Babam ve Ben Bir Çocuğun İktidarla ve Darbeyle Yüzleştiği Anlar
Tanıtım Bülteni
Tarih yazıcılığı olmazsa devlet ve siyaset adamları için her şey mubah hale gelir. Tarih yoksa vicdan da yoktur. Gerçek vicdan, bir çocuğun kalbinde saklıdır. Babam ve Ben’de Aydın Menderes’in iktidarla ve darbeyle yüzleştiği anlara dair yaşanmış tanıklıklar bulacaksınız. Menderes, bu anları 1950’lerin Türkiye’sindeki gündelik hayatın izlerine sürerek anlattığı için kitap uzun bir roman özelliği de taşıyor.

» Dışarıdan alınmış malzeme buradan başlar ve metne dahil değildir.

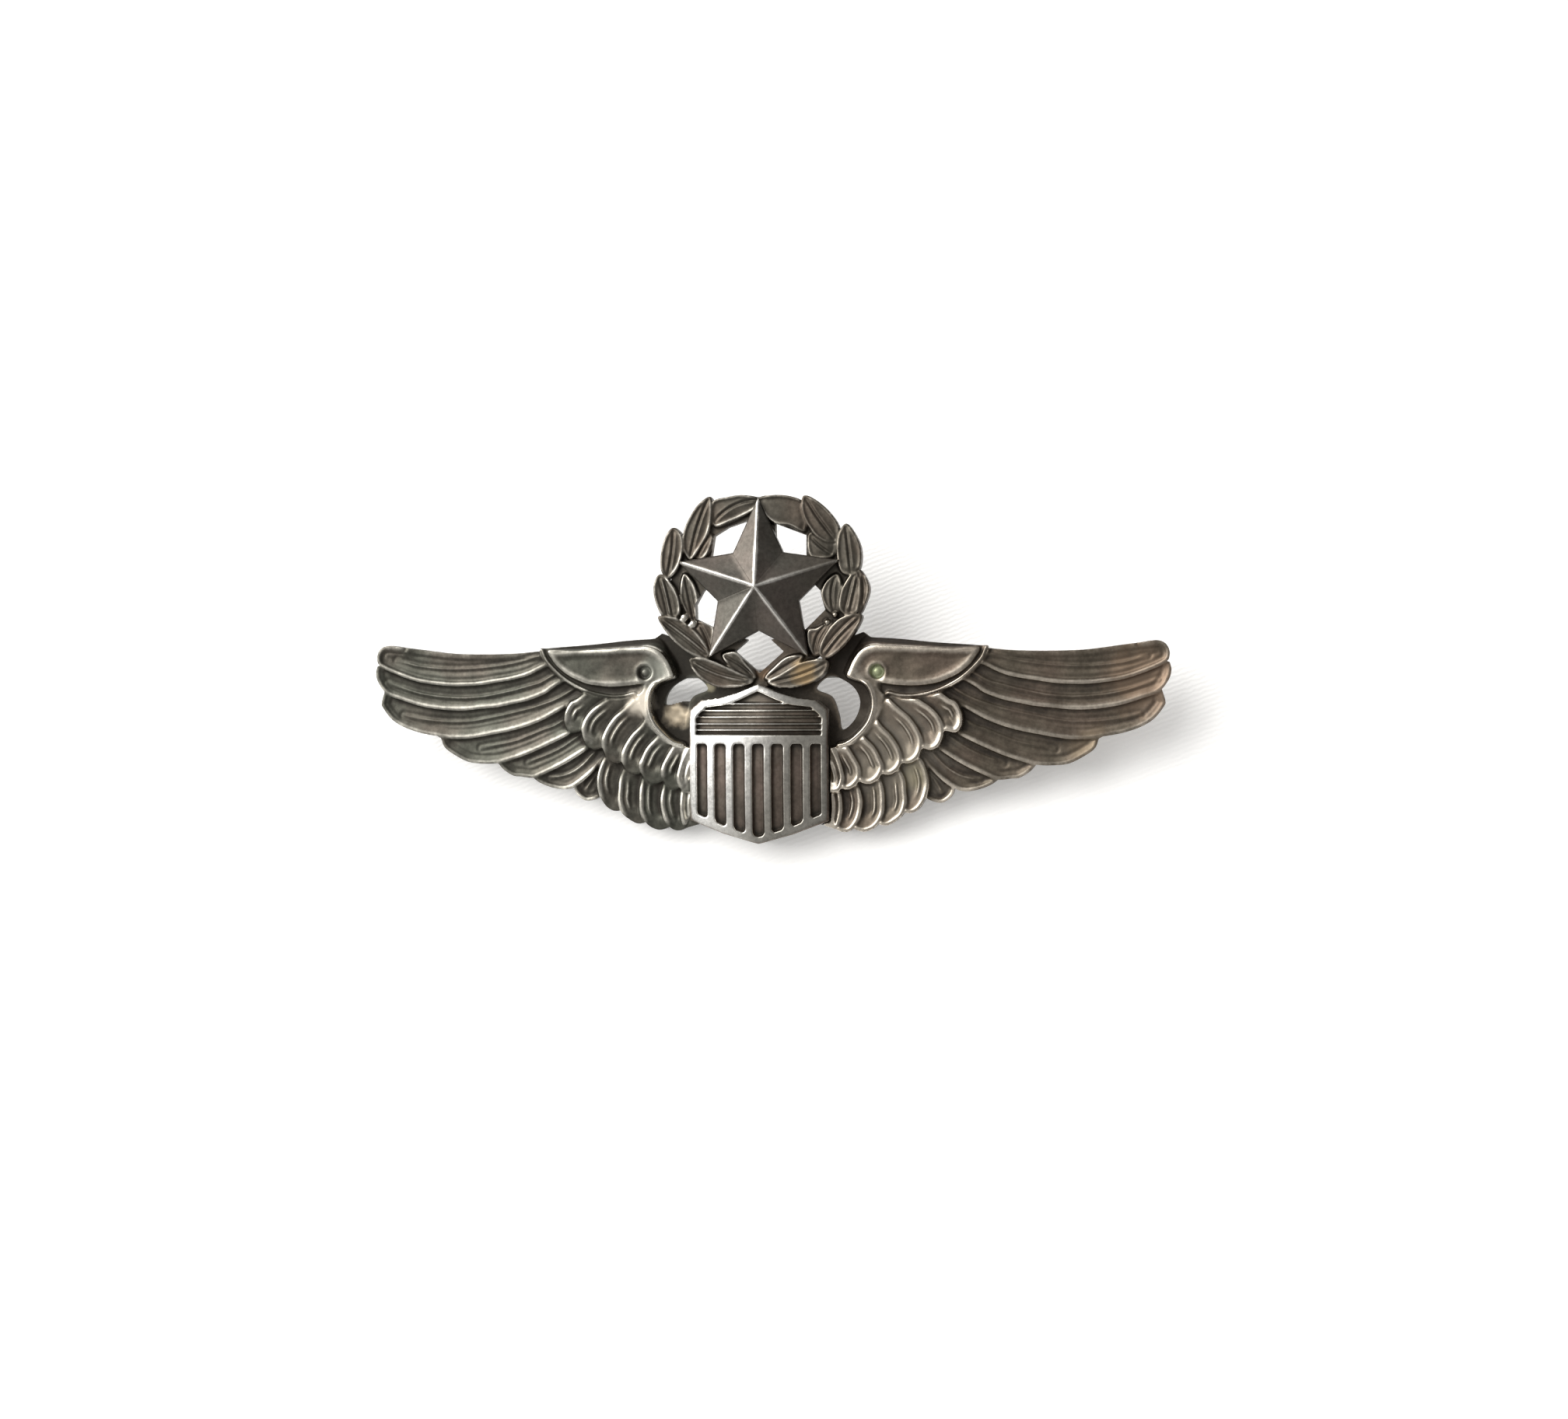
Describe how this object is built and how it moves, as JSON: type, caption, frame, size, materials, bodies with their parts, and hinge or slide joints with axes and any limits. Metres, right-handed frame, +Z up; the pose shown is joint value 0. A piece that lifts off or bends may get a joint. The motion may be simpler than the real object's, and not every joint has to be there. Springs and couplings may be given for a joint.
{
  "type": "pilot wings badge",
  "caption": "Feathered pilot wings badge with a striped shield, a star in a laurel wreath, and a hinged pin that closes into a turning safety catch on the back.",
  "frame": {"origin": "on the axis of the closed pin, at the middle of the badge", "axes": "+X along the closed pin towards its point, to the right as the face is seen; +Y away from the face, towards the cloth; +Z up"},
  "size_m": [0.0764, 0.0097, 0.0327],
  "materials": {
    "patinated_silver": "sterling silver, darkened by tarnish in the hollows and rubbed bright on the ridges",
    "polished_silver": "sterling silver, rubbed bright, with dark tarnish in the grooves",
    "dark_silver": "sterling silver with heavy brown-black tarnish and worn leaf edges",
    "star_silver": "sterling silver facets, lightly tarnished, with bright worn edges",
    "finding_silver": "dull sterling silver",
    "pin_wire": "drawn hard silver wire, lightly polished"
  },
  "bodies": {
    "badge": {"wings_plate": "patinated_silver", "shield": "polished_silver", "wreath": "dark_silver", "star": "star_silver", "hinge_base": "finding_silver", "hinge_bracket": "finding_silver", "hinge_rivet": "finding_silver", "catch_base": "finding_silver", "catch_housing": "finding_silver"},
    "pin": {"pin_stem": "pin_wire"},
    "catch": {"catch_roller": "finding_silver"}
  },
  "joints": [
    {"name": "pin_swing", "type": "hinge", "parent": "badge", "child": "pin", "pos_m": [-0.017, 0, 0], "axis": [0, 0, 1], "range_deg": [0, 100]},
    {"name": "catch_roll", "type": "hinge", "parent": "badge", "child": "catch", "pos_m": [0.017, 0, 0], "axis": [1, 0, 0], "range_deg": [0, 125]}
  ]
}
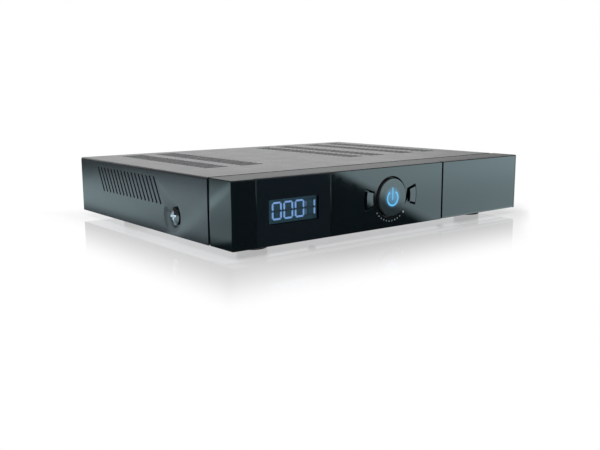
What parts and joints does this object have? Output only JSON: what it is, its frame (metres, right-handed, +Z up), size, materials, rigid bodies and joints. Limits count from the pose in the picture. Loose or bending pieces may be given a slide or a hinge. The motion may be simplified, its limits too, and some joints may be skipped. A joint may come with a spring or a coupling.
{
  "type": "satellite television receiver",
  "caption": "Slim table-top receiver: steel case with vented top and sides, glossy front with a digit window, a round power button between two arc keys, and a drop-down door.",
  "frame": {"origin": "middle of the object's box, on the surface that the feet stand on", "axes": "+Z up; the front faces -Y; +X to the right when seen from the front"},
  "size_m": [0.28, 0.2306, 0.048],
  "materials": {
    "black_paint": "satin paint",
    "steel": "bare sheet",
    "gloss_black": "high gloss",
    "smoked_window": "clear, smoked",
    "blue_light": "milky light guide, lit blue",
    "dark_rubber": "matt",
    "black_plastic": "moulded",
    "board": "solder mask",
    "bright_metal": "bright plated",
    "brass_nickel": "nickel plated",
    "aluminium": "bare",
    "ferrite": "matt core and winding",
    "grey_cable": "insulation",
    "glass": "clear tube"
  },
  "bodies": {
    "case": {"aerial_nut_in": "brass_nickel", "aerial_nut_out": "brass_nickel", "aerial_socket_in": "brass_nickel", "aerial_socket_out": "brass_nickel", "bezel_screw_left": "bright_metal", "bezel_screw_right": "bright_metal", "bottom_chassis": "steel", "bulk_capacitor": "black_plastic", "card_reader": "black_plastic", "chip_heatsink": "aluminium", "display_module": "black_plastic", "display_window": "smoked_window", "door_magnet": "bright_metal", "ethernet_jack": "bright_metal", "foot_front_left": "dark_rubber", "foot_front_right": "dark_rubber", "foot_rear_left": "dark_rubber", "foot_rear_right": "dark_rubber", "front_bezel": "gloss_black", "front_board": "board", "front_usb_socket": "bright_metal", "fuse": "glass", "hdmi_socket": "bright_metal", "infrared_eye": "black_plastic", "left_switch": "black_plastic", "main_board": "board", "main_chip": "black_plastic", "main_screw_left": "bright_metal", "main_screw_right": "bright_metal", "mains_inlet": "black_plastic", "module_cage": "bright_metal", "optical_socket": "black_plastic", "phono_block": "black_plastic", "power_lamp": "blue_light", "power_switch": "black_plastic", "rear_screw_left": "bright_metal", "rear_screw_middle": "bright_metal", "rear_screw_right": "bright_metal", "rear_usb_socket": "bright_metal", "ribbon_cable": "grey_cable", "right_switch": "black_plastic", "scart_socket": "black_plastic", "segment_plate": "blue_light", "side_screw_left": "bright_metal", "side_screw_right": "bright_metal", "supply_board": "board", "supply_harness": "grey_cable", "supply_heatsink": "aluminium", "supply_screw": "bright_metal", "switch_frame": "black_plastic", "top_cover": "black_paint", "transformer": "ferrite", "tuner_can": "bright_metal"},
    "power_button": {"power_cap": "gloss_black", "power_symbol": "blue_light"},
    "left_key_body": {"left_key": "gloss_black"},
    "right_key_body": {"right_key": "gloss_black"},
    "door": {"front_door": "gloss_black", "strike_plate": "bright_metal"},
    "mains_rocker": {"rocker": "black_plastic"}
  },
  "joints": [
    {"name": "power_press", "type": "slide", "parent": "case", "child": "power_button", "axis": [0, 1, 0], "range_m": [0, 0.001], "stiffness_N_per_m": 200, "springref_m": -0.002},
    {"name": "left_key_press", "type": "slide", "parent": "case", "child": "left_key_body", "axis": [0, 1, 0], "range_m": [0, 0.0008], "stiffness_N_per_m": 200, "springref_m": -0.002},
    {"name": "right_key_press", "type": "slide", "parent": "case", "child": "right_key_body", "axis": [0, 1, 0], "range_m": [0, 0.0008], "stiffness_N_per_m": 200, "springref_m": -0.002},
    {"name": "door_hinge", "type": "hinge", "parent": "case", "child": "door", "pos_m": [0.09155, -0.11205, 0.00665], "axis": [1, 0, 0], "range_deg": [0, 90]},
    {"name": "mains_rocker_tilt", "type": "hinge", "parent": "case", "child": "mains_rocker", "pos_m": [-0.0911, 0.1037, 0.022], "axis": [0, 0, 1], "range_deg": [0, 20]}
  ]
}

Türkiye’nin demokrasi ve demokratikleşme hikayesi hüzünlüdür... Her denemede oyuncağını kaybeden bir çocuk ortaya çıkar. Menderes bize bu çocuğu anlatıyor biraz da. Aydın Menderes’in anlattıklarında, eşsiz bir babayı kaybeden bir oğlun derin hüznü var. Aynı zamanda bu hüznü tevekkülle taşıyan bir annenin çelikleşmiş iradesinin serancamı... Ve hepsinden önemlisi, demokrasi virajında bir kadının ve çocuklarının trajedisinin kelimelere dökülmüş tanıklığı...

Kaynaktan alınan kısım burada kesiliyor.